56 thoughts on “Falcon Crest

      • Art does not have to represent anything recognizable to be art so I suppose it does not have to draw blood, either, even though it is sexier if it *could*. Maybe it was intended to look menacing without actually being so, neutered as a statement so to speak, rather than being done for the safety of any people who might feel tempted to check if the blades were sharp or not. Who knows.

      • That’s s good point. If being something recognizable was a requirement the museums and galleries would echo with emptiness. I did like the piece. I like a lot of her stuff. I just don’t want to have a beer with her. I’ll have a beer with you instead!

      • Maybe it only applies to writing:
        “There is nothing to writing. All you do is sit down at a typewriter and bleed.” – Ernest Hemingway.

      • One old grainy pre-dawn picture done on a 110 Instamatic. The only neon is for Bond’s and you can see the Sony sign in the background. In the days of the 24 picture roll and development costs, I was saving my picture taking for other sights.

  1. You’d hang that Warhol-Basquiat crap? Really? Oh well, I guess if you spent all that money for it you’d have to hang it.
    I’ll stick with Picasso.
    And great falcon shots!You’re a lucky son of a gun.

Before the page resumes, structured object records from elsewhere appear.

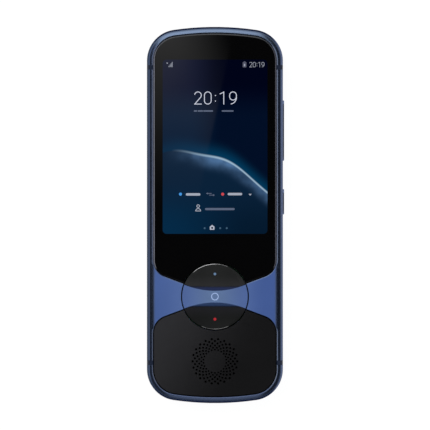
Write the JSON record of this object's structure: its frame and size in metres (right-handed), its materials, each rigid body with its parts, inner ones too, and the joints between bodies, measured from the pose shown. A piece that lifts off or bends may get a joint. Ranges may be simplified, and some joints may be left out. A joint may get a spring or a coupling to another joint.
{
  "type": "handheld translator",
  "caption": "slim bar-shaped handheld translator with a touch display, a round rocking key on a blue waist, a speaker grille, side keys and a card tray",
  "frame": {"origin": "middle of the flat back face, on the surface that the object lies on", "axes": "+Z out of the display, +Y towards the top end, +X towards the side with the volume and power keys"},
  "size_m": [0.0529, 0.145, 0.013],
  "materials": {
    "anodised_blue": "satin anodised blue aluminium with polished edges",
    "cover_blue": "fine satin blue coat",
    "antenna_strip": "dark blue moulded plastic",
    "cover_glass": "clear glass over black print and a lit display",
    "satin_black": "fine satin black coat",
    "key_black": "satin black moulding",
    "light_blue": "lit blue light guide",
    "light_red": "lit red light guide",
    "icon_silver": "pale blue print",
    "steel": "plain steel",
    "spring_steel": "thin stainless spring steel",
    "magnesium": "stamped aluminium",
    "board": "green solder mask",
    "flex": "amber flexible circuit",
    "shield": "tin-plated shield",
    "battery_wrap": "laminated foil pouch, dark wrap",
    "tape": "black foam tape",
    "clear_bond": "clear optical adhesive",
    "display": "display module",
    "mesh": "black woven dust mesh",
    "foam": "soft black foam",
    "black_plastic": "glass-filled black plastic",
    "magnet": "nickel-plated magnet",
    "copper": "wound copper wire",
    "cone_film": "pressed film cone",
    "surround": "soft rubber roll",
    "card_white": "plain white card",
    "lens_glass": "coated lens window",
    "flash_clear": "clear ribbed lens",
    "ring_metal": "turned and anodised ring"
  },
  "bodies": {
    "housing": {"frame": "anodised_blue", "antenna_breaks": "antenna_strip", "rear_cover": "cover_blue", "cover_glass": "cover_glass", "cover_glass_tape": "tape", "display_bond": "clear_bond", "display_module": "display", "lower_panel": "satin_black", "lower_panel_tape": "tape", "speaker_mesh": "mesh", "speaker_gasket": "foam", "speaker_basket": "black_plastic", "speaker_yoke": "steel", "speaker_magnet": "magnet", "speaker_pole": "steel", "speaker_surround": "surround", "speaker_bracket": "black_plastic", "key_bracket": "black_plastic", "key_board": "board", "key_domes": "spring_steel", "side_key_plate": "steel", "side_key_domes": "spring_steel", "sim_reader": "shield", "mid_plate": "magnesium", "plate_screws": "steel", "main_board": "board", "board_screws": "steel", "front_shield": "shield", "rear_shield": "shield", "battery": "battery_wrap", "battery_tapes": "tape", "usb_board": "board", "usb_receptacle": "steel", "usb_tongue": "black_plastic", "usb_screws": "steel", "bracket_screws": "steel", "link_flex": "flex", "microphones": "shield", "mic_boots": "foam", "camera_ring": "ring_metal", "camera_window": "lens_glass", "camera_module": "black_plastic", "camera_bracket": "steel", "flash_lens": "flash_clear", "flash_led": "card_white"},
    "key_carrier": {"key_carrier": "black_plastic"},
    "round_key": {"key_disc": "anodised_blue", "key_insert_upper": "key_black", "key_insert_lower": "key_black", "light_guide_blue": "light_blue", "light_guide_red": "light_red", "key_ring_icon": "icon_silver", "key_pivot_pin": "steel"},
    "volume_key": {"volume_key": "anodised_blue"},
    "power_key": {"power_key": "anodised_blue"},
    "card_tray": {"sim_tray": "anodised_blue", "sim_card": "card_white"},
    "speaker_cone": {"speaker_cone": "cone_film", "voice_coil": "copper"}
  },
  "joints": [
    {"name": "key_press", "type": "slide", "parent": "housing", "child": "key_carrier", "axis": [0, 0, -1], "range_m": [0, 0.00025], "stiffness_N_per_m": 800, "springref_m": -0.0005},
    {"name": "key_rock", "type": "hinge", "parent": "key_carrier", "child": "round_key", "pos_m": [0, -0.0314, 0.0096], "axis": [1, 0, 0], "range_deg": [-1.5, 1.5], "stiffness_Nm_per_rad": 0.6},
    {"name": "volume_rock", "type": "hinge", "parent": "housing", "child": "volume_key", "pos_m": [0.0238, 0.0326, 0.0072], "axis": [0, 0, 1], "range_deg": [-1.3, 1.3], "stiffness_Nm_per_rad": 0.5},
    {"name": "power_press", "type": "slide", "parent": "housing", "child": "power_key", "axis": [-1, 0, 0], "range_m": [0, 0.00025], "stiffness_N_per_m": 800, "springref_m": -0.0005},
    {"name": "tray_slide", "type": "slide", "parent": "housing", "child": "card_tray", "axis": [-1, 0, 0], "range_m": [0, 0.0165]},
    {"name": "cone_travel", "type": "slide", "parent": "housing", "child": "speaker_cone", "axis": [0, 0, 1], "range_m": [-0.00025, 0.00025], "stiffness_N_per_m": 1000}
  ]
}
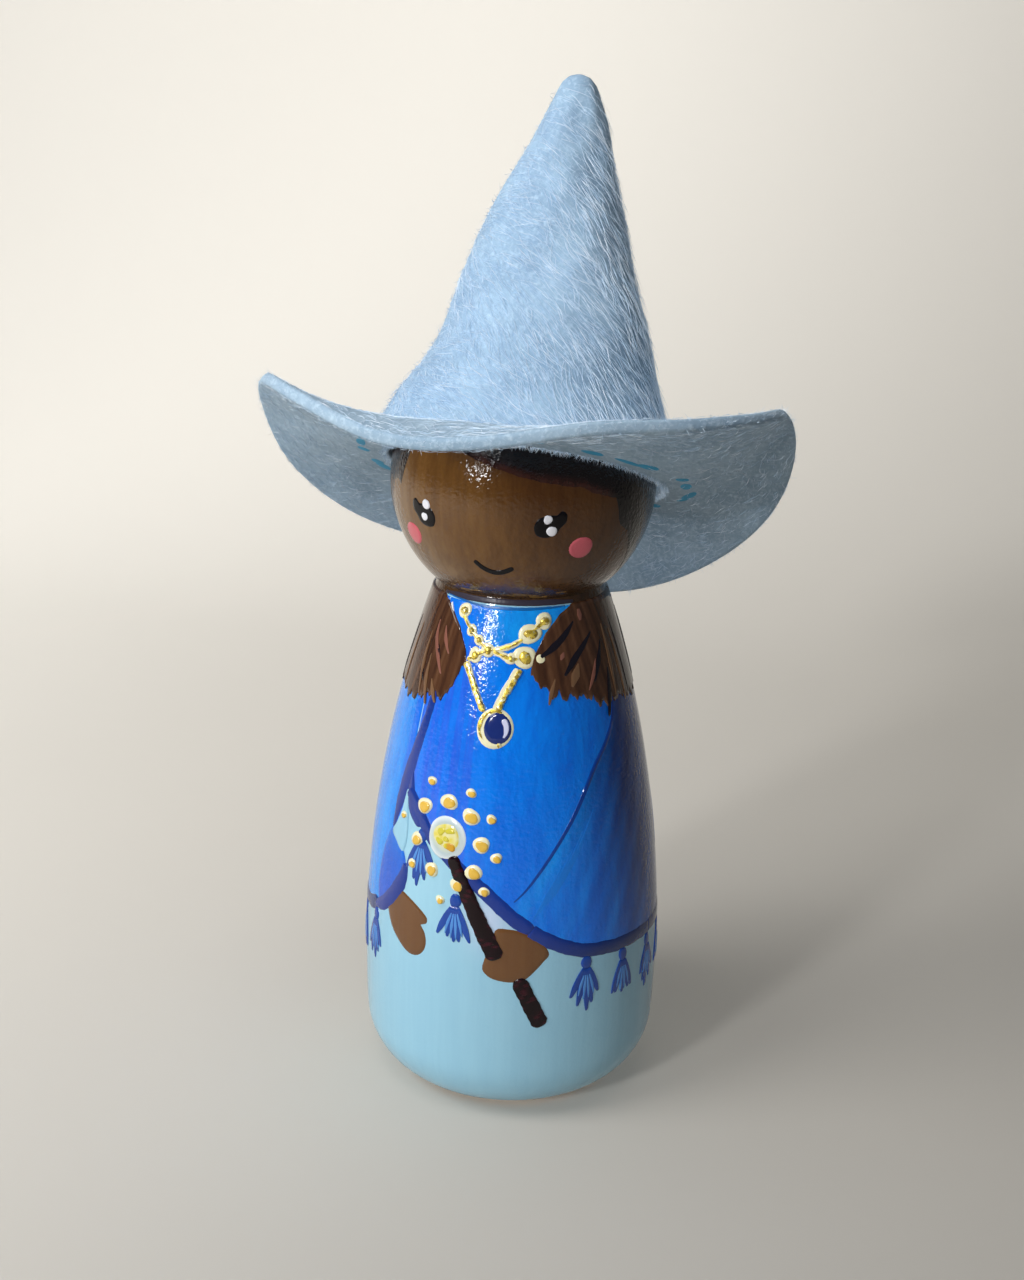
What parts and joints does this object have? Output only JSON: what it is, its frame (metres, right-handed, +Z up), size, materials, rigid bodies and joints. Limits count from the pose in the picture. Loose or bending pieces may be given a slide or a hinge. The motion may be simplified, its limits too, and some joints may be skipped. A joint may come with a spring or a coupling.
{
  "type": "peg doll",
  "caption": "Painted turned-wood peg doll with a round head and bell-shaped body, wearing a lift-off pointed felt hat with a wavy brim.",
  "frame": {"origin": "middle of the flat base the doll stands on", "axes": "+Z up along the peg, the face looks along -Y, +X to the right of someone facing the doll"},
  "size_m": [0.0512, 0.0451, 0.0979],
  "materials": {
    "wood": "turned and sanded",
    "dress_paint": "varnished paint",
    "skin_paint": "varnished paint",
    "hair_paint": "varnished paint",
    "strand_paint": "varnished paint",
    "shawl_paint": "varnished paint",
    "border_paint": "varnished paint",
    "collar_paint": "varnished paint",
    "tassel_paint": "varnished paint",
    "wand_paint": "varnished paint",
    "glow_paint": "varnished paint",
    "glow_core_paint": "varnished paint",
    "cream_paint": "varnished paint",
    "gold_paint": "metallic varnished paint",
    "stone_paint": "varnished paint",
    "white_paint": "varnished paint",
    "black_paint": "varnished paint",
    "cheek_paint": "varnished paint",
    "felt": "fuzzy pressed felt",
    "glue": "dried craft glue"
  },
  "bodies": {
    "doll": {"peg": "wood", "dress_coat": "dress_paint", "skin_coat": "skin_paint", "hair_cap": "hair_paint", "hair_left": "hair_paint", "hair_right": "hair_paint", "hair_back": "hair_paint", "hair_strands": "strand_paint", "shawl": "shawl_paint", "shawl_border": "border_paint", "shawl_folds": "border_paint", "collar_edge": "collar_paint", "tassels": "tassel_paint", "hand_left": "skin_paint", "hand_right": "skin_paint", "wand": "wand_paint", "wand_glow": "glow_paint", "glow_core": "glow_core_paint", "spark_rims": "cream_paint", "sparks": "gold_paint", "necklace_rim": "cream_paint", "necklace_beads": "gold_paint", "pendant_setting": "gold_paint", "pendant_stone": "stone_paint", "pendant_glint": "white_paint", "eyes": "black_paint", "eye_glints": "white_paint", "cheeks": "cheek_paint", "smile": "black_paint"},
    "hat": {"hat_cone": "felt", "hat_glue": "glue", "hat_brim": "felt"}
  },
  "joints": [
    {"name": "hat_lift", "type": "slide", "parent": "doll", "child": "hat", "axis": [0.0175, 0.3745, 0.927], "range_m": [0, 0.04]}
  ]
}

  2. After reading about Marina Abramovic’s upbringing and tyranny of wealth, I’m starting to wonder if the shadows of passing cars on the wall were generated by her family’s team of chauffeurs riding around in family’s limousines while a butler held a floodlight so that Marina could play with car shadows.

  3. True confession: I played with shadows on my walls. Cars would come down the hill and project their headlights onto the slanted bits by the dormer. When I was little, I drove my sister who shared the room nuts trying to catch them. As I got older, I created fantasies of where they were headed. They never involved knives or ladders.

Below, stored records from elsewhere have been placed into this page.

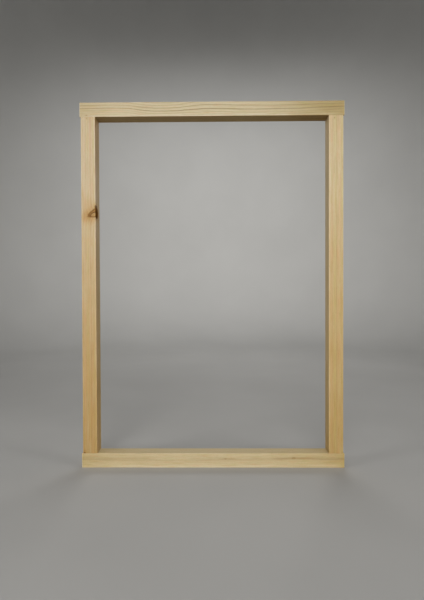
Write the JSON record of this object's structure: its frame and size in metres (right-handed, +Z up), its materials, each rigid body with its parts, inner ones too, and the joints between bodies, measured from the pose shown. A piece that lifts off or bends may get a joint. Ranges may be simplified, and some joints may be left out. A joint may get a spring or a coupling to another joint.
{
  "type": "screen printing frame",
  "caption": "Bare upright wooden screen printing frame: square laths butt-jointed and screwed at the corners around an open print window, ready to have mesh stretched over it.",
  "frame": {"origin": "middle of the top rail's underside, where a wall screw or nail carries the hanging frame, as in the picture", "axes": "+Z up along the stiles, +X along the rails to the right as seen from the front, +Y from the front face to the back face"},
  "size_m": [0.504, 0.0274, 0.7],
  "materials": {
    "pine_top_rail": "planed, unsealed pine, with strong growth rings",
    "pine_bottom_rail": "planed, unsealed pine, plain",
    "pine_left_stile": "planed, unsealed pine with a knot",
    "pine_right_stile": "planed, unsealed pine, darker towards the foot",
    "screw_steel": "zinc-plated wood screw"
  },
  "bodies": {
    "root": {"top_rail": "pine_top_rail", "bottom_rail": "pine_bottom_rail", "left_stile": "pine_left_stile", "right_stile": "pine_right_stile", "screw_top_left_front": "screw_steel", "screw_top_left_back": "screw_steel", "screw_top_right_front": "screw_steel", "screw_top_right_back": "screw_steel", "screw_bottom_left_front": "screw_steel", "screw_bottom_left_back": "screw_steel", "screw_bottom_right_front": "screw_steel", "screw_bottom_right_back": "screw_steel"}
  },
  "joints": []
}
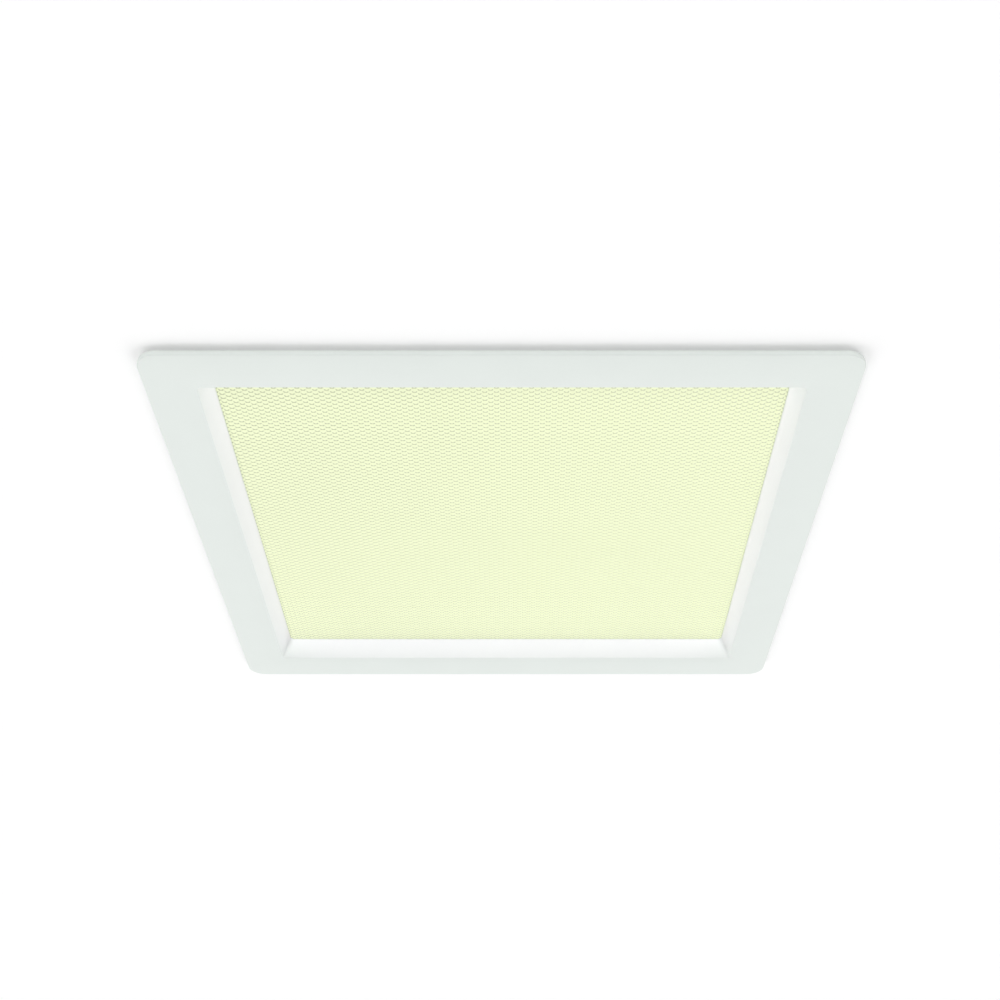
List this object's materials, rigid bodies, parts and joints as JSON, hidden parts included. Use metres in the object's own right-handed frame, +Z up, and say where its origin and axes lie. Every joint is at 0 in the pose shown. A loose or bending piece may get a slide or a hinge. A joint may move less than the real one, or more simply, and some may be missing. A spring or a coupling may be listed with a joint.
{
  "type": "recessed ceiling luminaire",
  "caption": "Square recessed LED ceiling luminaire with a white trim, a sunken micro-lens panel, finned back, driver box and spring clips.",
  "frame": {"origin": "centre of the ceiling cut-out on the ceiling's visible surface", "axes": "+Z up into the ceiling void, +X towards the driver box, +Y away from the cable inlet"},
  "size_m": [0.3574, 0.312, 0.0902],
  "materials": {
    "trim_white": "satin powder coat on die-cast aluminium",
    "gasket_foam": "closed-cell foam",
    "lens_acrylic": "acrylic with moulded micro-lenses, lit from behind",
    "diffuser": "matt film",
    "reflector_white": "matt white reflector",
    "board_white": "white solder mask",
    "led_phosphor": "phosphor",
    "connector_white": "moulded",
    "thermal_pad": "silicone pad",
    "housing_aluminium": "deep-drawn, as rolled",
    "sink_aluminium": "extruded, satin",
    "galvanised_steel": "zinc-coated sheet",
    "circuit_board": "solder mask",
    "ferrite_black": "ferrite and tape",
    "capacitor_sleeve": "shrink sleeve",
    "terminal_grey": "moulded polyamide",
    "button_brown": "moulded",
    "button_blue": "moulded",
    "button_green": "moulded",
    "grommet_rubber": "moulded rubber",
    "clamp_nylon": "natural nylon",
    "lid_plastic": "moulded, fine texture",
    "pin_steel": "drawn wire",
    "rivet_steel": "plated",
    "clip_steel": "zinc-plated pressing",
    "spring_steel": "drawn spring wire",
    "foot_nylon": "natural nylon",
    "screw_steel": "zinc-plated"
  },
  "bodies": {
    "root": {"back_housing": "housing_aluminium", "board_bridges": "connector_white", "cable_clamp": "clamp_nylon", "cable_grommet": "grommet_rubber", "cable_saddle": "clamp_nylon", "capacitors": "capacitor_sleeve", "ceiling_gasket": "gasket_foam", "choke": "ferrite_black", "clamp_screws": "screw_steel", "clip_bracket_1": "clip_steel", "clip_bracket_2": "clip_steel", "clip_bracket_3": "clip_steel", "clip_bracket_4": "clip_steel", "clip_pin_1": "pin_steel", "clip_pin_2": "pin_steel", "clip_pin_3": "pin_steel", "clip_pin_4": "pin_steel", "clip_rivets": "rivet_steel", "clip_spring_1": "spring_steel", "clip_spring_2": "spring_steel", "clip_spring_3": "spring_steel", "clip_spring_4": "spring_steel", "cover_screws": "screw_steel", "diffuser_film": "diffuser", "driver_cover": "galvanised_steel", "driver_pcb": "circuit_board", "driver_tray": "galvanised_steel", "earth_screw": "screw_steel", "frame_screws": "screw_steel", "heat_sink": "sink_aluminium", "heat_sink_screws": "screw_steel", "led_board_1": "board_white", "led_board_2": "board_white", "led_board_3": "board_white", "led_board_4": "board_white", "led_packages": "led_phosphor", "lens_plate": "lens_acrylic", "lid_pin": "pin_steel", "output_header": "connector_white", "pcb_standoffs": "connector_white", "reflector_tray": "reflector_white", "terminal_block": "terminal_grey", "thermal_pad": "thermal_pad", "transformer": "ferrite_black", "tray_screws": "screw_steel", "trim_frame": "trim_white"},
    "clip_1": {"clip_arm_1": "clip_steel", "clip_foot_1": "foot_nylon"},
    "clip_2": {"clip_arm_2": "clip_steel", "clip_foot_2": "foot_nylon"},
    "clip_3": {"clip_arm_3": "clip_steel", "clip_foot_3": "foot_nylon"},
    "clip_4": {"clip_arm_4": "clip_steel", "clip_foot_4": "foot_nylon"},
    "terminal_lid": {"terminal_lid": "lid_plastic"},
    "button_line": {"release_button_line": "button_brown"},
    "button_neutral": {"release_button_neutral": "button_blue"},
    "button_earth": {"release_button_earth": "button_green"}
  },
  "joints": [
    {"name": "clip_hinge_1", "type": "hinge", "parent": "root", "child": "clip_1", "pos_m": [0.141, 0.085, 0.036], "axis": [0, -1, 0], "range_deg": [0, 126], "stiffness_Nm_per_rad": 1, "deforming": ["clip_spring_1"]},
    {"name": "clip_hinge_2", "type": "hinge", "parent": "root", "child": "clip_2", "pos_m": [0.141, -0.085, 0.036], "axis": [0, -1, 0], "range_deg": [0, 126], "stiffness_Nm_per_rad": 1, "deforming": ["clip_spring_2"]},
    {"name": "clip_hinge_3", "type": "hinge", "parent": "root", "child": "clip_3", "pos_m": [-0.141, 0.085, 0.036], "axis": [0, 1, 0], "range_deg": [0, 126], "stiffness_Nm_per_rad": 1, "deforming": ["clip_spring_3"]},
    {"name": "clip_hinge_4", "type": "hinge", "parent": "root", "child": "clip_4", "pos_m": [-0.141, -0.085, 0.036], "axis": [0, 1, 0], "range_deg": [0, 126], "stiffness_Nm_per_rad": 1, "deforming": ["clip_spring_4"]},
    {"name": "lid_hinge", "type": "hinge", "parent": "root", "child": "terminal_lid", "pos_m": [0.085, -0.0505, 0.0842], "axis": [-1, 0, 0], "range_deg": [0, 110]},
    {"name": "button_press_line", "type": "slide", "parent": "root", "child": "button_line", "axis": [0, 0, -1], "range_m": [0, 0.0015], "stiffness_N_per_m": 400},
    {"name": "button_press_neutral", "type": "slide", "parent": "root", "child": "button_neutral", "axis": [0, 0, -1], "range_m": [0, 0.0015], "stiffness_N_per_m": 400},
    {"name": "button_press_earth", "type": "slide", "parent": "root", "child": "button_earth", "axis": [0, 0, -1], "range_m": [0, 0.0015], "stiffness_N_per_m": 400}
  ]
}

    Love the falcons. Much better than the vultures that visited my old office.

    • I used to make hand shadows of birds flapping their wings. That seems pretty pedestrian. Nothing like what you two were up to.

      The pictures are giving me some angina. If you click on them they are sharper. I’ve played with different image sizes but can’t seem to make them sharp in the post. I gave up. Because I’m a quitter.

  4. I’ll give her ten minutes one afternoon with the shadows of cars, tops. It was most certainly not a choice made often enough to justify it taking up ink on paper. But the blades, though. I wonder if she tried orienting them all the same way.

  5. Great shots of the falcons and views over the city. Love them! Take them to the gallery immediately!

    Well, of course you ran your finger against the knife blades…Now if the artist had been smart, one of those 9 blades would have been lethal. Twisted? Maybe.

  6. Great photos, especially the first. Something about the juxtaposition of the huntress and the steel buildings seems to scream New York.
    “Morning meta moment” has a really nice ring to it. 🙂

  7. It’s possible she tried to play with the shadows of passing cars, but it makes her looks stupid not cool. Most children would get bored in 10 seconds after realising that shadows don’t interact with them.

    That falcon is too cocky for my liking. How about trying to unsettle it by showing it a picture of an eagle or something?

    • But saying you played with shadows instead of toys as a child makes you sound like a SPECIAL FLOWER. I’m not sure she intended to look special in a negative way, which is what happened.

      I’d like to put a hunk of liver pate on a stock and feed her but, unfortunately, our windows don’t open.

  8. I’d hang it, too. And there are a few people I’d lend that ladder to, but I’d sharpen the blades first – or maybe just one to lull them into a sense of false security.

    Great falcon shots, including the one of the chick.

    • You’d hang that painting because of the way it looks or you’d hang it because the canvas was touched by two greats? I’m about half and half on my rational. Not that it’ll ever matter.

      If you’re going to sharpen blade, it’d have to be the top one, right?

      I took an even BETTER shot of a newborn falcon. Just wait until next post!

      • Because of the way it looks, I love both artists, but have a real soft spot for Basquiat.

        It would really, I had thought the second top for some reason, but I think you’re right.

        I’ll be checking back all the time till you post it!